As Carolyn told it, this all happened in a few loud heartbeats. She went running, arms flapping, screaming toward the canine chaos.  The other two coyotes ran away but the one with Zig tried to keep him. Zig isn’t that small and no doubt fought back. The coyote finally had to drop him as Carolyn arrived. 

 Ziggy was gashed up pretty good but had survived – nipped Carolyn as she tried to pick him up so we figure he had got a few good ones in on the coyote as well. Carolyn carried him back over the fields and took him to the vet for a buncha stitches.  When Chuck came home a few hours later, as he put it, Carolyn was more freaked out than Zig – who was basically just stoned on pain killers and (maybe) just happy to be alive.

I’m happy to report that Zig is now, three weeks on, feeling back to himself and the hair on his shaven wound areas is growing back.  Everyone I talked to in town was talking about poor little Zig (and poor big Carolyn) and we are all glad that he survived and wasn’t taken into coyote slavery – or worse. There is a sad story out in eastern Ontario this week – very scary for the owners of the missing wallaby known as Wendell – who got loose last week and has been spotted far from home (but, come to think of it, getting closer to Chuck & Carolyn’s home). I hope that he is caught and returned home, because this wallaby won’t survive the winter, that alone dogs, cars, coyotes, etc. So if you see a fleeing wallaby, you know what to do (throw a pillow over his head and call…)

Saturday afternoon I spent a couple of nice hours at Stillwater Books in Westport – hanging with my friend Steve Scanlon and signing books. We had a few visitors – and sold a nice number of books.  It was great to see some folks I haven’t seen in awhile and don’t get to see often, and trade Wolf stories with some other folks who have been to Monteverde and met him.  Steve and I are going to think up a different approach next summer – maybe an outdoor table, some music and food?? 

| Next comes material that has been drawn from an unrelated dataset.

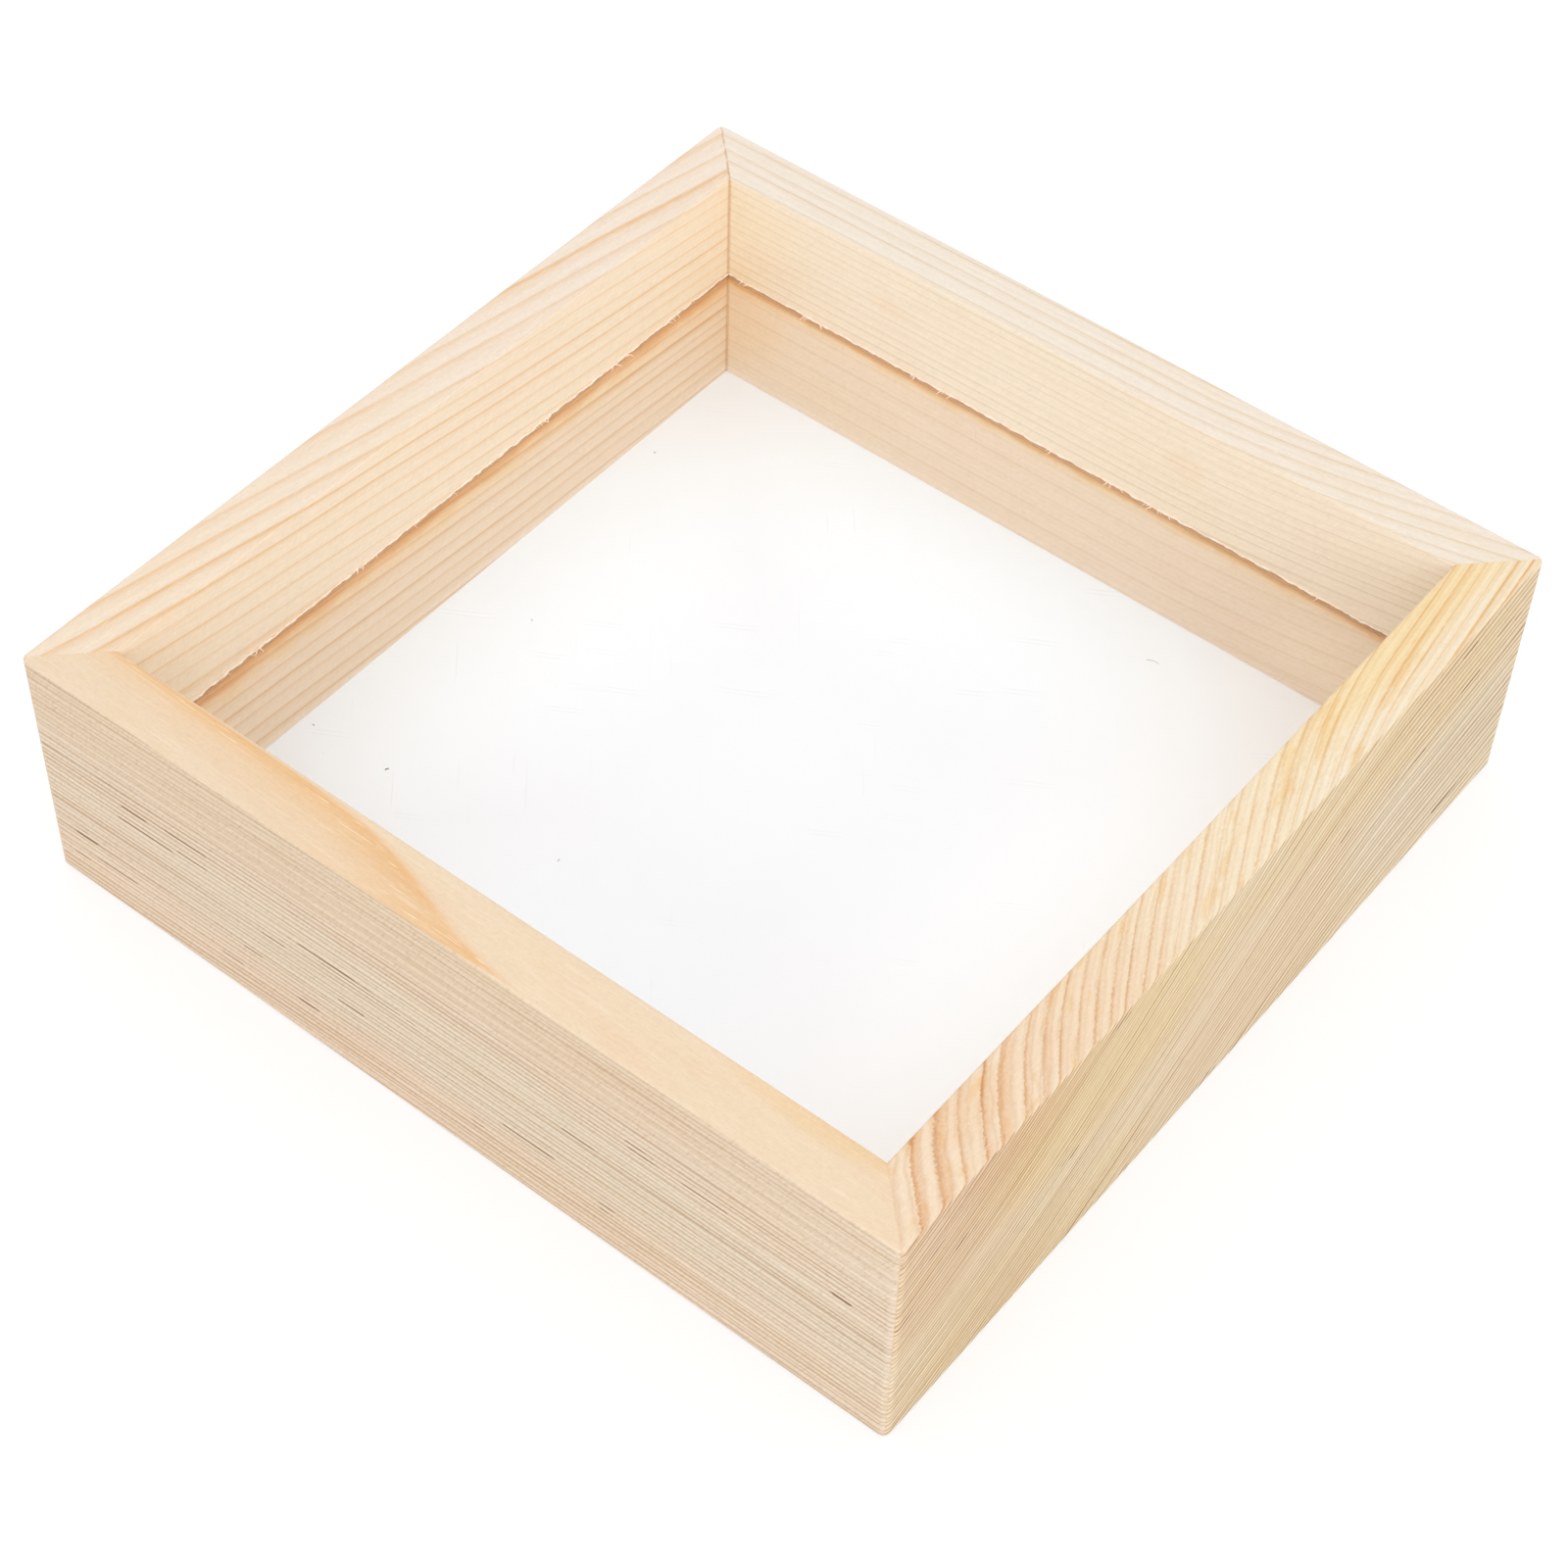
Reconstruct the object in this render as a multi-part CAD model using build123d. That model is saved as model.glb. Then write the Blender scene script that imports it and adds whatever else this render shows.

On Saturday night was the spook-tacula-fiesta. This was the fourth annual at Chuck and Carolyn’s off-the-grid music hall out there on Faerie’s Hill (where the spooky people lurk) and keeps growing. This year was the best hardcore group of dancers you could wish for. At most points in the night there were more people on the dance floor than around the edges.  My kinda crowd.I used my sarongs and pearls and Carolyn not only put a great face on me (she knows how to make great lips) but tied her and my hair up around yogurt containers to great effect. I think I’ll try it with coconut shells some night I’m going out and see if anyone notices. I was colorful (check), comfortable (check), sexy in a creepy voodoo kinda way (check), and had the best dancing shoes on that kept my feet moving all night (check check). We danced our dead souls alive – but also wandered out into the frosty forest and looked at the dozens of carved pumpkins that were waiting out there.  A store in Westport (the Life is Good people) had organized a hundred or more pumpkins to be lit along the town dock and once Halloween was over, encouraged people to take them.  Carolyn and Chuck were able to bring a bunch to light along their long drive, their flickering orange faces welcoming the folks, and then scattered through the woods of Faerie’s Hill (where the pumpkin people grow).

 I really appreciate when people put a little thought into the costumes and this was no exception – we had tall shiny people, finely dressed damsels, a lovely whirling dervish and a whole bunch of men in various costumes but with very similar hats. 

 

 

 

 

            The best costume though was the simplest – by putting on just the right duds – bicycle helmet, rayon summer shirt and shorts – and gluesticking a little ball of white cotton fluff on his chin, a friend of Chuck’s came dressed – as Chuck. We all knew who Brin was immediately – if Chuck hadn’t been so made up as Beetlejuice, we wouldn’t have known the difference between them. 

 

 

 Great food, good friends, hours of dancing with an enthusiastic gang, a starry sky outside – another great Halloween on Faerie’s Hill (where the good people linger).

 

 

 

 

 

 

Now the scariest part of the week. It is the eve of the Great American Election. I can’t even imagine how most people I know would feel if Obama isn’t elected. I refuse to dwell on it, but the thought crosses my mind. And the safety of this courageous man and his young family also crosses my mind, as I know it does most people I know.

  

 Keep him safe.  Let things be as they should.  Give the world some good news so that we can at least for awhile believe that positive change is possible in the too often over-whelmingly long tunnel of negativity in this world.